YOUR INSTRUCTIONS. Up to and including the line containing "like a cushion.", please reproduce the lines of the listing below, starting from the top.
┄┄┄┄┄┄┄┄┄┄
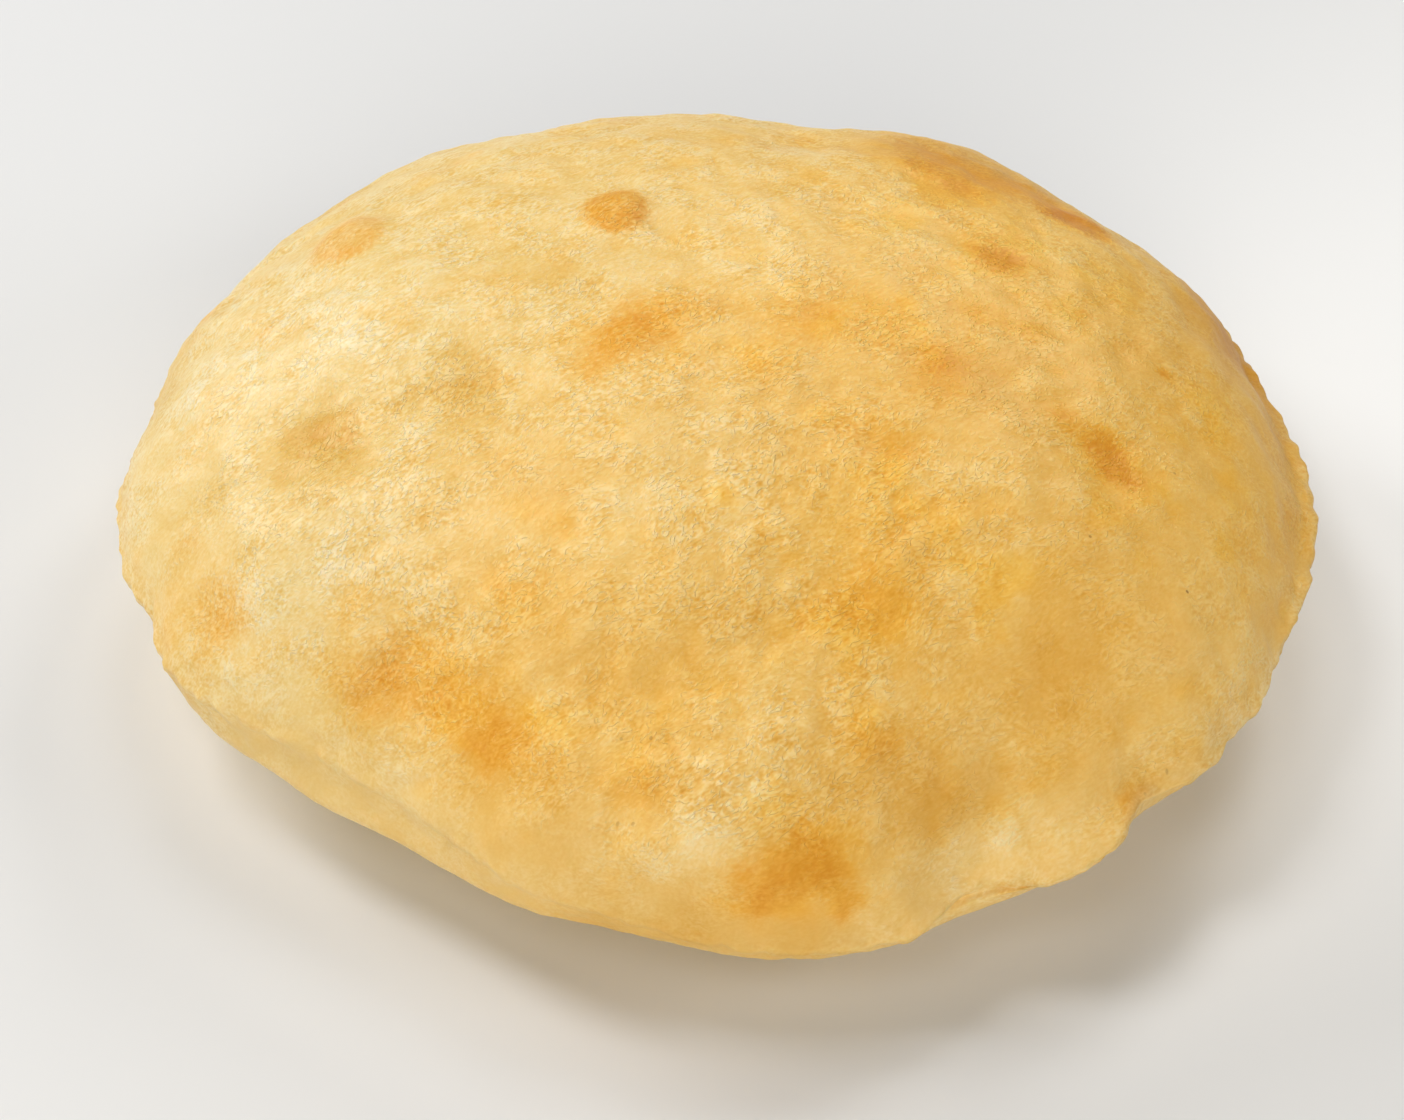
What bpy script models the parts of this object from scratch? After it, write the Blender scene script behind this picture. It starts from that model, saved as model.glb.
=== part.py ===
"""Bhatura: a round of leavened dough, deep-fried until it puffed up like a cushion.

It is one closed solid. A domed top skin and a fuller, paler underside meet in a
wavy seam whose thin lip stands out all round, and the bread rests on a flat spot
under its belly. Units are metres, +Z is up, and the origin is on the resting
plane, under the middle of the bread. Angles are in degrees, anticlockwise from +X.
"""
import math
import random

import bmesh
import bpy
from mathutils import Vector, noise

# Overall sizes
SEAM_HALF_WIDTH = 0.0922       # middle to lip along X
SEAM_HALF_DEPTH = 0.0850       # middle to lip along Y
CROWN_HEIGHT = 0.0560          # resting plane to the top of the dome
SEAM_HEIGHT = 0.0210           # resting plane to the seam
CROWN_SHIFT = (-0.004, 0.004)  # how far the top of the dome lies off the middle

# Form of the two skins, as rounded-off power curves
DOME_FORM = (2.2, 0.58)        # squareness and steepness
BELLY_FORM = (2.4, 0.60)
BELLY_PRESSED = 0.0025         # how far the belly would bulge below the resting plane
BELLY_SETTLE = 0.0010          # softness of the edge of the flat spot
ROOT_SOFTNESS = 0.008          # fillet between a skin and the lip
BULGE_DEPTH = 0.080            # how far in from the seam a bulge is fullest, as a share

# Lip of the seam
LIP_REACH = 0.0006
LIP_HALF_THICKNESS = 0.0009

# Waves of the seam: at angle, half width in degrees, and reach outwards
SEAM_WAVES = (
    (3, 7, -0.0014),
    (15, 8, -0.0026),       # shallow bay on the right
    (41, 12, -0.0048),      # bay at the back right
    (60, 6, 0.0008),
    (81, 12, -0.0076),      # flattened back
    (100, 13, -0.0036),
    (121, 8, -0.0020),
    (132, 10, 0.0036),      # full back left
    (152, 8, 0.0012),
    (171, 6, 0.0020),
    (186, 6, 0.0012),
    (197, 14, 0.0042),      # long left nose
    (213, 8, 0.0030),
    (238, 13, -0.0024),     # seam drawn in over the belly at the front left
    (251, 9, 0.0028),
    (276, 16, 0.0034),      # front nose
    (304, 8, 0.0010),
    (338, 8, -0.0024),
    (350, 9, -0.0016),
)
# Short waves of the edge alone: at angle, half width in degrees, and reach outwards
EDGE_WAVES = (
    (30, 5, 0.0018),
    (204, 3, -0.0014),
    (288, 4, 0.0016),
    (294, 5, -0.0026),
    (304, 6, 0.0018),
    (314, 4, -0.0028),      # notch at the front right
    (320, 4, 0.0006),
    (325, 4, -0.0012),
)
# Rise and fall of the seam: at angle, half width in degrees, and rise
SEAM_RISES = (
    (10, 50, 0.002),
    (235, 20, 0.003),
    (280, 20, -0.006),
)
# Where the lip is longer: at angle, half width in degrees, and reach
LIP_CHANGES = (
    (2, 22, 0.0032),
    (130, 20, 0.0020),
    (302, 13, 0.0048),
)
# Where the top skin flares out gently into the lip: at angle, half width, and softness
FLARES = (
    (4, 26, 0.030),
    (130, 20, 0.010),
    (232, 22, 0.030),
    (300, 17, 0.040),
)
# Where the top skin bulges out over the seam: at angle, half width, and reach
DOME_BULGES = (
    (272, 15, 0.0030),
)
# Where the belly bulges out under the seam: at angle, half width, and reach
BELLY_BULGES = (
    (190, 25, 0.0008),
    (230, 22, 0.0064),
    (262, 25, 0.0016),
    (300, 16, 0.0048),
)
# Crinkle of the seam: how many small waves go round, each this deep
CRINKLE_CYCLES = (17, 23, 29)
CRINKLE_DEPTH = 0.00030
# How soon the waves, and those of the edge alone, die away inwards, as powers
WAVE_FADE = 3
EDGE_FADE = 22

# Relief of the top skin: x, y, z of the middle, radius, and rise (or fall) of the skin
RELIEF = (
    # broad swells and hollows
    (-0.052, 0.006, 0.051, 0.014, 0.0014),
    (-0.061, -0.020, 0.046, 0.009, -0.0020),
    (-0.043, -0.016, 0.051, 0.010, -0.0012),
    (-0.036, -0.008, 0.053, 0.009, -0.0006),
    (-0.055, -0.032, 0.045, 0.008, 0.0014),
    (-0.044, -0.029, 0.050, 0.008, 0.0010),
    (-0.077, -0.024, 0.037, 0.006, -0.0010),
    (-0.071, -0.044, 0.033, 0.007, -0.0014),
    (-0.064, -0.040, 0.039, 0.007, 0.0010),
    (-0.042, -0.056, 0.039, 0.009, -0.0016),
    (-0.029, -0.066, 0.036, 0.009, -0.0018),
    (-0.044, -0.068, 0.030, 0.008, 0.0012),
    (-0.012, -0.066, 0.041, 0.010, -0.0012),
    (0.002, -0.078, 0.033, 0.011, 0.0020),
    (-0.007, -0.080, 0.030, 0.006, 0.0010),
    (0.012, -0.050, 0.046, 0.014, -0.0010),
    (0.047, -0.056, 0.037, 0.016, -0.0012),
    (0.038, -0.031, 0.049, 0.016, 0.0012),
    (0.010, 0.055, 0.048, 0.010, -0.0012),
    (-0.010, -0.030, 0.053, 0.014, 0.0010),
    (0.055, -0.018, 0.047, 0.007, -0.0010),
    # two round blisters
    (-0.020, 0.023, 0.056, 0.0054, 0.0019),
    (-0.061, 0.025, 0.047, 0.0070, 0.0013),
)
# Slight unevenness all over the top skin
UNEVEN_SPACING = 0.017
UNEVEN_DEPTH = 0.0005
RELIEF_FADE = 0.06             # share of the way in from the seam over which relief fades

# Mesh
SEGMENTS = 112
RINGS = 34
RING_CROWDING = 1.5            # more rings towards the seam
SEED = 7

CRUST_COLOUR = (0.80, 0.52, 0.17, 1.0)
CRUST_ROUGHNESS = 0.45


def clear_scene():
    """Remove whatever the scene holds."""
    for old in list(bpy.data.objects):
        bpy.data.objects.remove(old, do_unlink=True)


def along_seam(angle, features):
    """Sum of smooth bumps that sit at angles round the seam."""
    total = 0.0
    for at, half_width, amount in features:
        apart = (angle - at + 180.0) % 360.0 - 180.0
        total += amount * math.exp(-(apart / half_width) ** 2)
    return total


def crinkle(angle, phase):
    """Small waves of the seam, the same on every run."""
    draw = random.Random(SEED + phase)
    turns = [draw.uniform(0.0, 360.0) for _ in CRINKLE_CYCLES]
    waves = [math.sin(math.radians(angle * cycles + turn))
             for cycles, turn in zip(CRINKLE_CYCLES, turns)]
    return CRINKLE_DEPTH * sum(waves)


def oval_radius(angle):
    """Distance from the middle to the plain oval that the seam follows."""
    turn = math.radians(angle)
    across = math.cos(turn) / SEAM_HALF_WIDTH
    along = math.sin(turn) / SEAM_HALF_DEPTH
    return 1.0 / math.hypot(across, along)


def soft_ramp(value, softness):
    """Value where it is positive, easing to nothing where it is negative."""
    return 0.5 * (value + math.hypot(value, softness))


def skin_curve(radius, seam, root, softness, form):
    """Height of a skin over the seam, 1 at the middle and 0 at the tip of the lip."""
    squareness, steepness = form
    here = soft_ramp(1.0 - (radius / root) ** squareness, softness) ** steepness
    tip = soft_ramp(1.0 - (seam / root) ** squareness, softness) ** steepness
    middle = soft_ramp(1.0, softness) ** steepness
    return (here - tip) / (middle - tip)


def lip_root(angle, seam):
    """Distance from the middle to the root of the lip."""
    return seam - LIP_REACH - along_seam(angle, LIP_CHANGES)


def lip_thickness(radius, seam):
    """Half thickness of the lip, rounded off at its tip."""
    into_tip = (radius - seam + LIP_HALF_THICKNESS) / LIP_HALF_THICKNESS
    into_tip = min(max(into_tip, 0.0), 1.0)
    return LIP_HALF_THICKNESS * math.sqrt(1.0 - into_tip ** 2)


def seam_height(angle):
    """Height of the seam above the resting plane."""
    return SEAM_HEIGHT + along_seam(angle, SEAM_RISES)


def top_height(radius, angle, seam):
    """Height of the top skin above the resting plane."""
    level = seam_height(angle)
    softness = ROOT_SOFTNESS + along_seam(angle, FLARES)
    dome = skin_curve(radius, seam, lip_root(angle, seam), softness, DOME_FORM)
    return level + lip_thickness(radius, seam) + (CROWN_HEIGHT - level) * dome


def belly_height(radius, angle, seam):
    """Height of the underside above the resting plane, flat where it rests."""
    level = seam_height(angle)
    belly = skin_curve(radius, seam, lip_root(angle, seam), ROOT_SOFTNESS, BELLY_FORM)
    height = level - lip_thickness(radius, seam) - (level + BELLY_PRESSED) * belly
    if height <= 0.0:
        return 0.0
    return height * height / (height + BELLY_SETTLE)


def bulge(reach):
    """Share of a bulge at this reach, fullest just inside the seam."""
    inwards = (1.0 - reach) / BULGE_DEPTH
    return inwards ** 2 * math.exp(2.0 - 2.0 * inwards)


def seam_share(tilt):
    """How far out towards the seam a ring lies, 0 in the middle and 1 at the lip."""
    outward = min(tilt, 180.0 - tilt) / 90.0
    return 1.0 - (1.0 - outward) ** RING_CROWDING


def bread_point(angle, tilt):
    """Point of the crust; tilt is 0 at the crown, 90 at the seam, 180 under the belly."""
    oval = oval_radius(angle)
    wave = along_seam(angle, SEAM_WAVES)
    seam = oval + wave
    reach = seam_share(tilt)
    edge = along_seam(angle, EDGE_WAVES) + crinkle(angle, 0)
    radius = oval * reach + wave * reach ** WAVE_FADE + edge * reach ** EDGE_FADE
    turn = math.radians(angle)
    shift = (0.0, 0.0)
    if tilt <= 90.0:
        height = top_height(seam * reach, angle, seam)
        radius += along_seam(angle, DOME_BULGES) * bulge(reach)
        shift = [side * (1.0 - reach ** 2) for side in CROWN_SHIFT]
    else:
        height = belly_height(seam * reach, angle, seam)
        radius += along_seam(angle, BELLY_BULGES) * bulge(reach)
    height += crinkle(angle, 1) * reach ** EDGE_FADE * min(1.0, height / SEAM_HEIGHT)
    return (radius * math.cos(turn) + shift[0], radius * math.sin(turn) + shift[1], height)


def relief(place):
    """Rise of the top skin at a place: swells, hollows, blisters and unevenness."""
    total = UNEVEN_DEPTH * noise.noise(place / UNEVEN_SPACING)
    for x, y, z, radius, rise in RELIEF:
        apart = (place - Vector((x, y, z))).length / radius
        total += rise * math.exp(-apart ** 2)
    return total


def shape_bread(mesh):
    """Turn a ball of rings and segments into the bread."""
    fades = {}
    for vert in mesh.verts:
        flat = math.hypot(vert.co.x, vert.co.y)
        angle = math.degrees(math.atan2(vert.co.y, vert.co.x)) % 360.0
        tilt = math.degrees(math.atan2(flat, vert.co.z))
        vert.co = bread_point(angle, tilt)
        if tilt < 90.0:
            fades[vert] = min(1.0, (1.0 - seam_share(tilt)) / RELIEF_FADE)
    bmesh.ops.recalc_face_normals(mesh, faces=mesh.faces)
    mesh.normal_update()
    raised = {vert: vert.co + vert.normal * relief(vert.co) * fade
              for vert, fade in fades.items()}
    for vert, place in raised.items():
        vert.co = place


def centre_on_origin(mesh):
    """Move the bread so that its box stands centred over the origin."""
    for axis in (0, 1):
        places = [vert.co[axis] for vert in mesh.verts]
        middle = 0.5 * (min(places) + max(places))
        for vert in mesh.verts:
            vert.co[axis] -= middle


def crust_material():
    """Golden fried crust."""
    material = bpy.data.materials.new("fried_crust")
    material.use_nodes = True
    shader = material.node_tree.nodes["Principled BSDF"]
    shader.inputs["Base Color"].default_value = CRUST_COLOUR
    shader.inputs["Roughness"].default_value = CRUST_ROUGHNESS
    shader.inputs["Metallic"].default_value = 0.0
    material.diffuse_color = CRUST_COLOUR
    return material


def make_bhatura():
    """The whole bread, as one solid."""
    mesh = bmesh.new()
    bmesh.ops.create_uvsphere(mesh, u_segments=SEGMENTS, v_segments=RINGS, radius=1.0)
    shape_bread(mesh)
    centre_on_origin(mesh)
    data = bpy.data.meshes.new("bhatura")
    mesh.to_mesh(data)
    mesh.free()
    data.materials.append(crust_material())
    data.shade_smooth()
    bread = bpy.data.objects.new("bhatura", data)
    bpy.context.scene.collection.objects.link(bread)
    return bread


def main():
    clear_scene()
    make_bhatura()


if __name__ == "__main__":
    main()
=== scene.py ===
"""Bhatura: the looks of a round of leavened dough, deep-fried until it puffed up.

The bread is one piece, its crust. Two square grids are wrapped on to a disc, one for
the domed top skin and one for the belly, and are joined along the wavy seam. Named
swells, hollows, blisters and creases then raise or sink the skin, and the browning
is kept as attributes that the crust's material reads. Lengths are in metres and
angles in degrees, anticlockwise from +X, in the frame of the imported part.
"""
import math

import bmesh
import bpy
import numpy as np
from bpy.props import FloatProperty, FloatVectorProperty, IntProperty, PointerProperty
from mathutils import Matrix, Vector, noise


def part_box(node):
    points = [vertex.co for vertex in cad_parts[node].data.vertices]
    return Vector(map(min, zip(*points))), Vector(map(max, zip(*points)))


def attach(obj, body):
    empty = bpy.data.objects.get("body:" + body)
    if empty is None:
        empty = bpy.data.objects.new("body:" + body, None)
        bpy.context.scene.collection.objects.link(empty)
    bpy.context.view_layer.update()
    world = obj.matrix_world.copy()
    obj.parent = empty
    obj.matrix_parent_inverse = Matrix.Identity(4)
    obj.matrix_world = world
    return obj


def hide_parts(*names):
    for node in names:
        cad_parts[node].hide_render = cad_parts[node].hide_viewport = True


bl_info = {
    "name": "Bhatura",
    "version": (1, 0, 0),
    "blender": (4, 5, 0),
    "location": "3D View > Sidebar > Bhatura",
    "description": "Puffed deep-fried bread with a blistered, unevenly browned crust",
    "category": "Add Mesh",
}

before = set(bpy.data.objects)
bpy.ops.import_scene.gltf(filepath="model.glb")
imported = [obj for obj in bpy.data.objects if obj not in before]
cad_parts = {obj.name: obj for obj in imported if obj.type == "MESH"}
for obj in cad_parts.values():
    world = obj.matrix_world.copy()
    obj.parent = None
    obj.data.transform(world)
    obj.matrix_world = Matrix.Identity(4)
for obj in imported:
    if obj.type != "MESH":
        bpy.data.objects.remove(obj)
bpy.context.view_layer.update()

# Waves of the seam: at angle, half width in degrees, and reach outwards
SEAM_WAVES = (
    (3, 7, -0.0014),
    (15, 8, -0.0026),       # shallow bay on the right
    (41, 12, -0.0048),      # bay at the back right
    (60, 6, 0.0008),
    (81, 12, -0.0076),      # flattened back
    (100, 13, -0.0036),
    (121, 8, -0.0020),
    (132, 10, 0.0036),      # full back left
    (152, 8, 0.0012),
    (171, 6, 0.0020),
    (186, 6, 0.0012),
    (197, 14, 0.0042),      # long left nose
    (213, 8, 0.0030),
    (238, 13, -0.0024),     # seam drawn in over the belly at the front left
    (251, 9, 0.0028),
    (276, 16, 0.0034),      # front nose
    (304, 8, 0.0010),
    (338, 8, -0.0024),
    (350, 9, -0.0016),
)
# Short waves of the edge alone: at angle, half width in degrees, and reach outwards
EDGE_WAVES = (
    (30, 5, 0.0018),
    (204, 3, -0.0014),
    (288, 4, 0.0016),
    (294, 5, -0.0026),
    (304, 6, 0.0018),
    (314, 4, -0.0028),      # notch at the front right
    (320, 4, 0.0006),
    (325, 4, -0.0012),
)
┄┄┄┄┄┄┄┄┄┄
SOLUTION TO THIS EXERCISE.
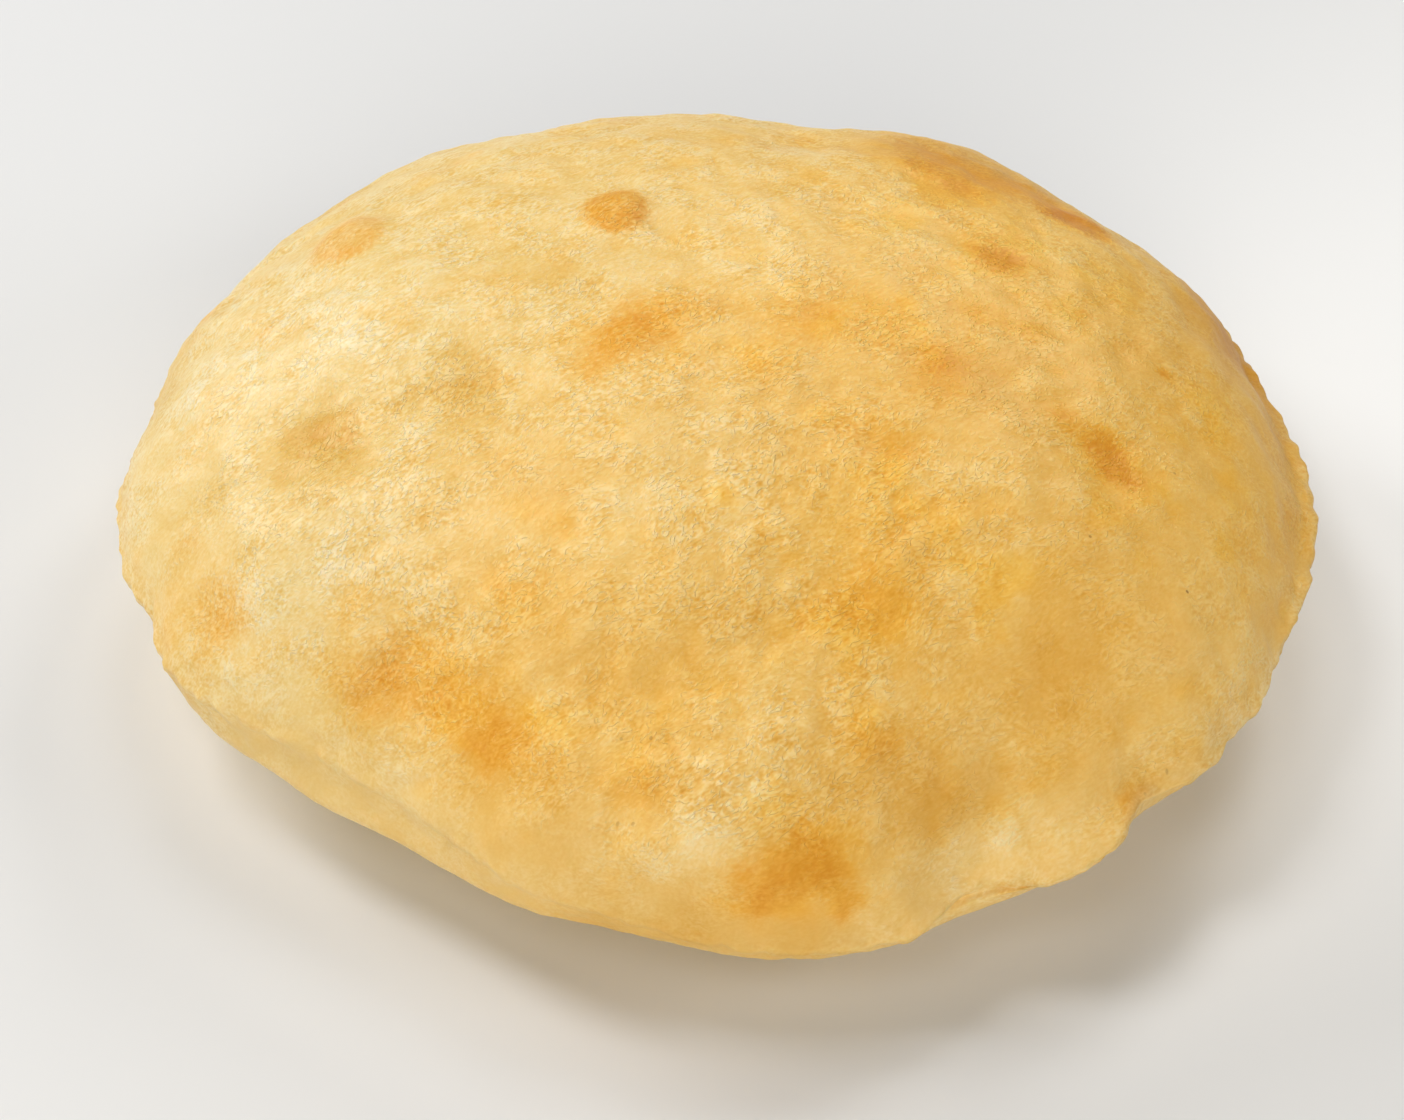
What bpy script models the parts of this object from scratch? After it, write the Blender scene script behind this picture. It starts from that model, saved as model.glb.
=== part.py ===
"""Bhatura: a round of leavened dough, deep-fried until it puffed up like a cushion.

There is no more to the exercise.